__STATED TASK__.
Only the lines from the one holding "const tenonEnd = joint - tenonLength;" through the one holding "if empty is" are to be retyped, exactly as they appear, with both boundary lines included.

__SOURCE EXCERPT__.
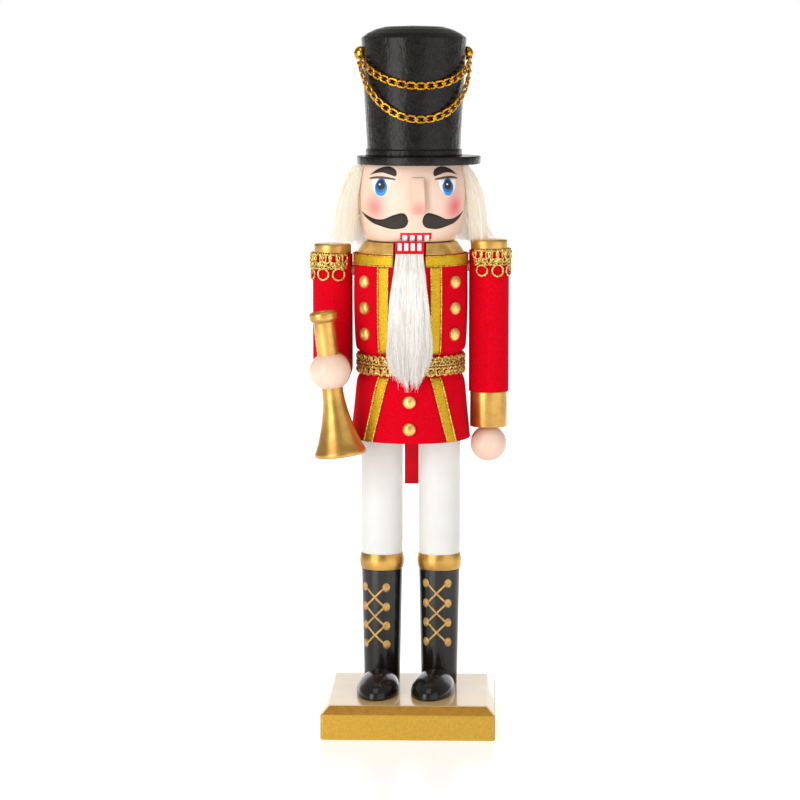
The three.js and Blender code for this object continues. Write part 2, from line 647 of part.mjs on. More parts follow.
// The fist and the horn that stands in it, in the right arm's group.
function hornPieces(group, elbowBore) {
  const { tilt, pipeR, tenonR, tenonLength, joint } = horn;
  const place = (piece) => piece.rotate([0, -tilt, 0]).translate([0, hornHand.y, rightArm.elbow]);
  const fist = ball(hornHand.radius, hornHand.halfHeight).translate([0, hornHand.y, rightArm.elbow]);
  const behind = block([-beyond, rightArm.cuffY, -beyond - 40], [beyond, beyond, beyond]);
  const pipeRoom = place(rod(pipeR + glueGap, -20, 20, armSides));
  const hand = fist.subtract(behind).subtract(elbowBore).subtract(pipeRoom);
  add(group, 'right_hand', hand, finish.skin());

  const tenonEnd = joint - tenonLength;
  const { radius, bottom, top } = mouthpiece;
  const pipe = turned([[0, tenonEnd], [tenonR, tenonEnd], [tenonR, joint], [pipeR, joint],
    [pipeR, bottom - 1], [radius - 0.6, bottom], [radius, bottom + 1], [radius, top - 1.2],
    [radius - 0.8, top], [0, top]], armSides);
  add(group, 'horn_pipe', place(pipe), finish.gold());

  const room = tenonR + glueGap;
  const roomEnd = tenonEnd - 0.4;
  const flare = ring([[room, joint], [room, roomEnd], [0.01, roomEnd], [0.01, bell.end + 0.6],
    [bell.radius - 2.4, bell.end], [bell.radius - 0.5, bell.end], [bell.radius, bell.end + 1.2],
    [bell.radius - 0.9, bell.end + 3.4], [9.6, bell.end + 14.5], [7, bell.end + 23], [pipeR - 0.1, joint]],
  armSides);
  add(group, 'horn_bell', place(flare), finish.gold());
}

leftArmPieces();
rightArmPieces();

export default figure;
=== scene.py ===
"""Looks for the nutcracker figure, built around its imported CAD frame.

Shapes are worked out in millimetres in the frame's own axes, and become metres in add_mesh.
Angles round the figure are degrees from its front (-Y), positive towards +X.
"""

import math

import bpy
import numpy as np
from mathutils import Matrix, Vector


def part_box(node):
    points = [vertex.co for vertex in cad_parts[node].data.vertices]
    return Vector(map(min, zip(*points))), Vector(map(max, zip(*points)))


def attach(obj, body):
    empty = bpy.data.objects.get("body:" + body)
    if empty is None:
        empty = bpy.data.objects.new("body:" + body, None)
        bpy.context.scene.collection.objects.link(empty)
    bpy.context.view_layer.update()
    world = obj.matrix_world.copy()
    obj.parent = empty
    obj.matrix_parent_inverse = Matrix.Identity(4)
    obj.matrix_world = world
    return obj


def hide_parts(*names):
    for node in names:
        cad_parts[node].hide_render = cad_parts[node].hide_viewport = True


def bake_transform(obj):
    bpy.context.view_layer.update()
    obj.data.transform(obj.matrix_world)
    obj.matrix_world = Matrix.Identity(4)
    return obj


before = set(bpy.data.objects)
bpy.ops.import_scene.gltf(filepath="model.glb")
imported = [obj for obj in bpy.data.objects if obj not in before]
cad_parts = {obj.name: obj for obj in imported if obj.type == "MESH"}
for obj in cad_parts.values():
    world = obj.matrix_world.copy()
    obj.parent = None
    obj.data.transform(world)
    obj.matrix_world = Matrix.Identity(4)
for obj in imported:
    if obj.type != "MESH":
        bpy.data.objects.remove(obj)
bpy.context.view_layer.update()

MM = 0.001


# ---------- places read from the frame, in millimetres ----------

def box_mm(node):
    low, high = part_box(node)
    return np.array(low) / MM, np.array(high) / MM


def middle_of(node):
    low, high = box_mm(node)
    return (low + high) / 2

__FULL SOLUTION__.
  const tenonEnd = joint - tenonLength;
  const { radius, bottom, top } = mouthpiece;
  const pipe = turned([[0, tenonEnd], [tenonR, tenonEnd], [tenonR, joint], [pipeR, joint],
    [pipeR, bottom - 1], [radius - 0.6, bottom], [radius, bottom + 1], [radius, top - 1.2],
    [radius - 0.8, top], [0, top]], armSides);
  add(group, 'horn_pipe', place(pipe), finish.gold());

  const room = tenonR + glueGap;
  const roomEnd = tenonEnd - 0.4;
  const flare = ring([[room, joint], [room, roomEnd], [0.01, roomEnd], [0.01, bell.end + 0.6],
    [bell.radius - 2.4, bell.end], [bell.radius - 0.5, bell.end], [bell.radius, bell.end + 1.2],
    [bell.radius - 0.9, bell.end + 3.4], [9.6, bell.end + 14.5], [7, bell.end + 23], [pipeR - 0.1, joint]],
  armSides);
  add(group, 'horn_bell', place(flare), finish.gold());
}

leftArmPieces();
rightArmPieces();

export default figure;
=== scene.py ===
"""Looks for the nutcracker figure, built around its imported CAD frame.

Shapes are worked out in millimetres in the frame's own axes, and become metres in add_mesh.
Angles round the figure are degrees from its front (-Y), positive towards +X.
"""

import math

import bpy
import numpy as np
from mathutils import Matrix, Vector


def part_box(node):
    points = [vertex.co for vertex in cad_parts[node].data.vertices]
    return Vector(map(min, zip(*points))), Vector(map(max, zip(*points)))


def attach(obj, body):
    empty = bpy.data.objects.get("body:" + body)
    if empty is None:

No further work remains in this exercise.